§ PROBLEM STATEMENT: Write out exactly the lines between the line containing "The Blender code" and the line containing "x, y, _ = nodes.separate(place)", including both of those lines, and nothing more.

§ Records:
------------

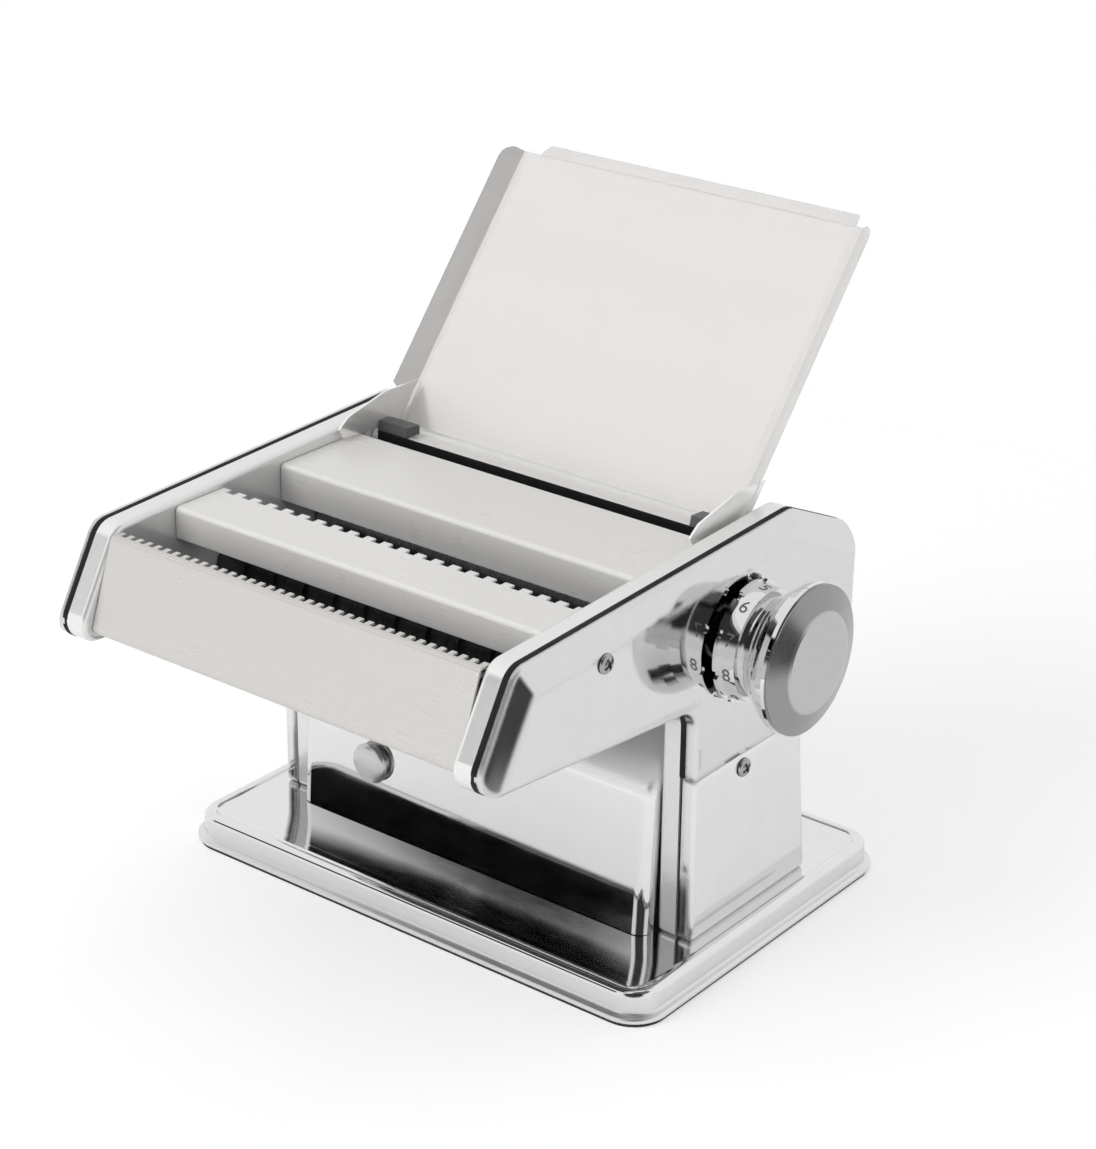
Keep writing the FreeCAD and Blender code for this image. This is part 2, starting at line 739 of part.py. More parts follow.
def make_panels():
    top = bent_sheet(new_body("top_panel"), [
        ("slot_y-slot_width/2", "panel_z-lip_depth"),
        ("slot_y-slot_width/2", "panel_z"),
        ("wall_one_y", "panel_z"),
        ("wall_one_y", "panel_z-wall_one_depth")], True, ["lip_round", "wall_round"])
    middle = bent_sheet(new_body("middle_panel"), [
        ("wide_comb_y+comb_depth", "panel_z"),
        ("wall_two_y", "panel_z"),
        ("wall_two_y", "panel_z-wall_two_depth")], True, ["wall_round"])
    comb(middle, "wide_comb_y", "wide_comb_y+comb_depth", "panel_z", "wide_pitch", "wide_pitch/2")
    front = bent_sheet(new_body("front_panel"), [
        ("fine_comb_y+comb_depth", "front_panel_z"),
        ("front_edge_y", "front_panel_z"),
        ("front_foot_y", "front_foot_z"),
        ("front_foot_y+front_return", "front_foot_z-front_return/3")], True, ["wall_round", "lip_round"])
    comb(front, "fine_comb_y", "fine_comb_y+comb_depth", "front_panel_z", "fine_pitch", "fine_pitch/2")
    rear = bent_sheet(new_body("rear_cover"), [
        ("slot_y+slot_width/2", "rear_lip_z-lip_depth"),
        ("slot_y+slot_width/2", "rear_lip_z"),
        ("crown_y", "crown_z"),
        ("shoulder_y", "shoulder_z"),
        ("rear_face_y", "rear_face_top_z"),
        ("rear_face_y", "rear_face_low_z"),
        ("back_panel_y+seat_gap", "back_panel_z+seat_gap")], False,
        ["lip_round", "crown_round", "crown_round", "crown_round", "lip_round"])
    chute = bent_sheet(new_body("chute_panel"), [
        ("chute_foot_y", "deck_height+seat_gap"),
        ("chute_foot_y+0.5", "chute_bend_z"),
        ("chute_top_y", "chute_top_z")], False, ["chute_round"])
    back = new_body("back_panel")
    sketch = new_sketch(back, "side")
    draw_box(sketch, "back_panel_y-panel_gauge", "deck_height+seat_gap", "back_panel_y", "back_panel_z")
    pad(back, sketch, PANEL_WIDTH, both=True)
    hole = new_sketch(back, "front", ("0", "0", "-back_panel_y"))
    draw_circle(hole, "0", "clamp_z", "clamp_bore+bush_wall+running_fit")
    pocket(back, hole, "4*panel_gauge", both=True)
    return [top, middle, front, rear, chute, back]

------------

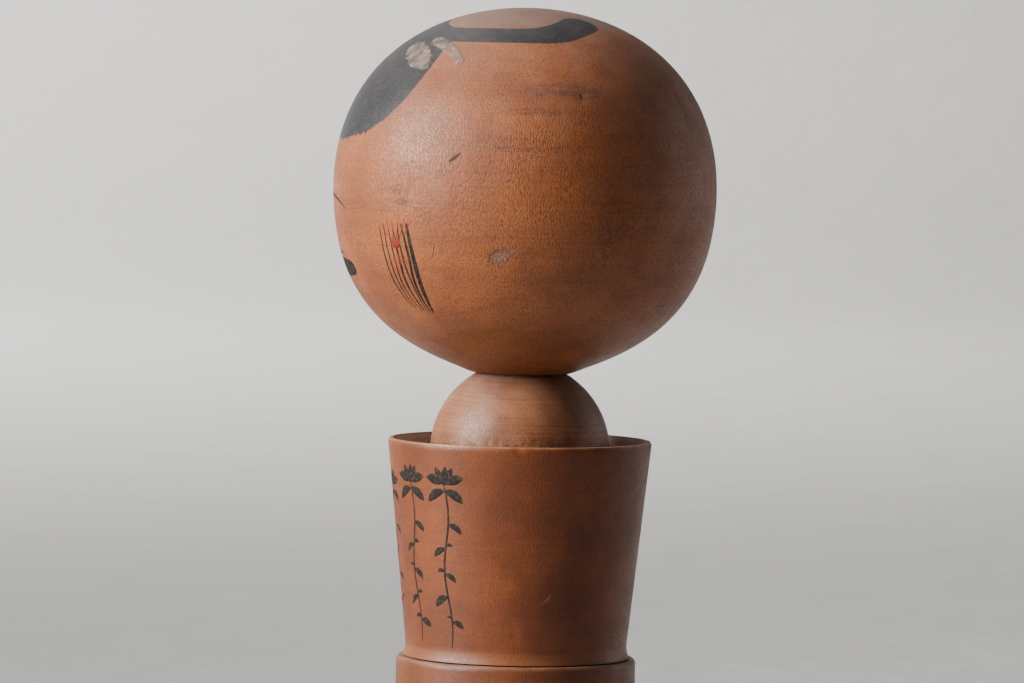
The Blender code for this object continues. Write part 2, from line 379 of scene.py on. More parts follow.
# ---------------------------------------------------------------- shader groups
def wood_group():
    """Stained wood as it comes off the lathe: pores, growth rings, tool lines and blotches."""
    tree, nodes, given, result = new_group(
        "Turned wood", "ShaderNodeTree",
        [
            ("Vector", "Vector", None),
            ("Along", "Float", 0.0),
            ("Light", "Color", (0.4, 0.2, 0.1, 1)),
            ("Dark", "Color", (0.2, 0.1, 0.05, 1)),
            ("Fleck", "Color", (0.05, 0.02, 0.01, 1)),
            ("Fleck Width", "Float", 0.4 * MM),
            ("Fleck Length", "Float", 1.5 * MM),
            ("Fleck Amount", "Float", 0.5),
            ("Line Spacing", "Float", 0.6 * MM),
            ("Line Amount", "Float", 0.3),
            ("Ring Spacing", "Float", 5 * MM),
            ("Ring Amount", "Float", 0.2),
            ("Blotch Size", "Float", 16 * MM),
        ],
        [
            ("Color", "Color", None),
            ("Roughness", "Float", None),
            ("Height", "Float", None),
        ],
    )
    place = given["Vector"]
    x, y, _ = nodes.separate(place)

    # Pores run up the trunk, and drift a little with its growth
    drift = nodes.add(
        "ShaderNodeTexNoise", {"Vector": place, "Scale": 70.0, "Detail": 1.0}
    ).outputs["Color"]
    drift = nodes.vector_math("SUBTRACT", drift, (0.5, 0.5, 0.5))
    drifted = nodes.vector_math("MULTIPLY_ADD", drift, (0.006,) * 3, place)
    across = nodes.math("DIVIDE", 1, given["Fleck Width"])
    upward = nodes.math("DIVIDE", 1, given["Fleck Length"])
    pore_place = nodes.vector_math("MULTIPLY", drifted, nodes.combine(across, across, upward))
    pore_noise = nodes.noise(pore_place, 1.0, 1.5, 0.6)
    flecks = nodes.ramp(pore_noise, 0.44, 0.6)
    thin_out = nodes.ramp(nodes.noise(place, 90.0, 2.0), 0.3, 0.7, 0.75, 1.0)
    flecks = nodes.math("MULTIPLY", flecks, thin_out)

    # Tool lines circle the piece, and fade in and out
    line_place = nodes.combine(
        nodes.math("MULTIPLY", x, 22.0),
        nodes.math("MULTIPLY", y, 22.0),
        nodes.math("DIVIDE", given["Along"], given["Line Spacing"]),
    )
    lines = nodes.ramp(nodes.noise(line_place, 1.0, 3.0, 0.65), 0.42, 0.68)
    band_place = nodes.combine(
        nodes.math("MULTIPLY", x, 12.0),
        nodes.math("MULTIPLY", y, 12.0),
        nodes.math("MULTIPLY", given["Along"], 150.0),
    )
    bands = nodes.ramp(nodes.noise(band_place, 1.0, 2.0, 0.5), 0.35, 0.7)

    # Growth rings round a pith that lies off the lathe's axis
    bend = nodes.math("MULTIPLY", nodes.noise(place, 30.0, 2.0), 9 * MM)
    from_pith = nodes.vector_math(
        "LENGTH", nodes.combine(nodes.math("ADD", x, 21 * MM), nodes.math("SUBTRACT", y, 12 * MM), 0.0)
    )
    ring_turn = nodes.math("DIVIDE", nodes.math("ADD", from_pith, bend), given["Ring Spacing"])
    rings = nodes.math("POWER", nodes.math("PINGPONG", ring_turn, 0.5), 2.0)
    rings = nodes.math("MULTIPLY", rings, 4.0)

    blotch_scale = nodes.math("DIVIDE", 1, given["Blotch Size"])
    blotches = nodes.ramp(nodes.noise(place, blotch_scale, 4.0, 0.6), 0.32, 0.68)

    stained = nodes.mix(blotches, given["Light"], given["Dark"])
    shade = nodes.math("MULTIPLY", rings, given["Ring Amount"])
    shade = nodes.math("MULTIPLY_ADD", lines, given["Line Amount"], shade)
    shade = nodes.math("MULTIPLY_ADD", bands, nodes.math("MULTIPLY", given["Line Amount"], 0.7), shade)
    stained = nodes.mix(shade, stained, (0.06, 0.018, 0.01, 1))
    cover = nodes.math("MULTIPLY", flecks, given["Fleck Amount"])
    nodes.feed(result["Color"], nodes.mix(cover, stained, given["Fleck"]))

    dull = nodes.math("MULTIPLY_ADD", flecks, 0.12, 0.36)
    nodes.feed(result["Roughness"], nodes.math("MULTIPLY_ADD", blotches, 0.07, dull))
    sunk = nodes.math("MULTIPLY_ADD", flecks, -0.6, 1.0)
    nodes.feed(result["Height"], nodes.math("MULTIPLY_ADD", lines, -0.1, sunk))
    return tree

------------

§ RESULT OF THE TASK:
The Blender code for this object continues. Write part 2, from line 379 of scene.py on. More parts follow.
# ---------------------------------------------------------------- shader groups
def wood_group():
    """Stained wood as it comes off the lathe: pores, growth rings, tool lines and blotches."""
    tree, nodes, given, result = new_group(
        "Turned wood", "ShaderNodeTree",
        [
            ("Vector", "Vector", None),
            ("Along", "Float", 0.0),
            ("Light", "Color", (0.4, 0.2, 0.1, 1)),
            ("Dark", "Color", (0.2, 0.1, 0.05, 1)),
            ("Fleck", "Color", (0.05, 0.02, 0.01, 1)),
            ("Fleck Width", "Float", 0.4 * MM),
            ("Fleck Length", "Float", 1.5 * MM),
            ("Fleck Amount", "Float", 0.5),
            ("Line Spacing", "Float", 0.6 * MM),
            ("Line Amount", "Float", 0.3),
            ("Ring Spacing", "Float", 5 * MM),
            ("Ring Amount", "Float", 0.2),
            ("Blotch Size", "Float", 16 * MM),
        ],
        [
            ("Color", "Color", None),
            ("Roughness", "Float", None),
            ("Height", "Float", None),
        ],
    )
    place = given["Vector"]
    x, y, _ = nodes.separate(place)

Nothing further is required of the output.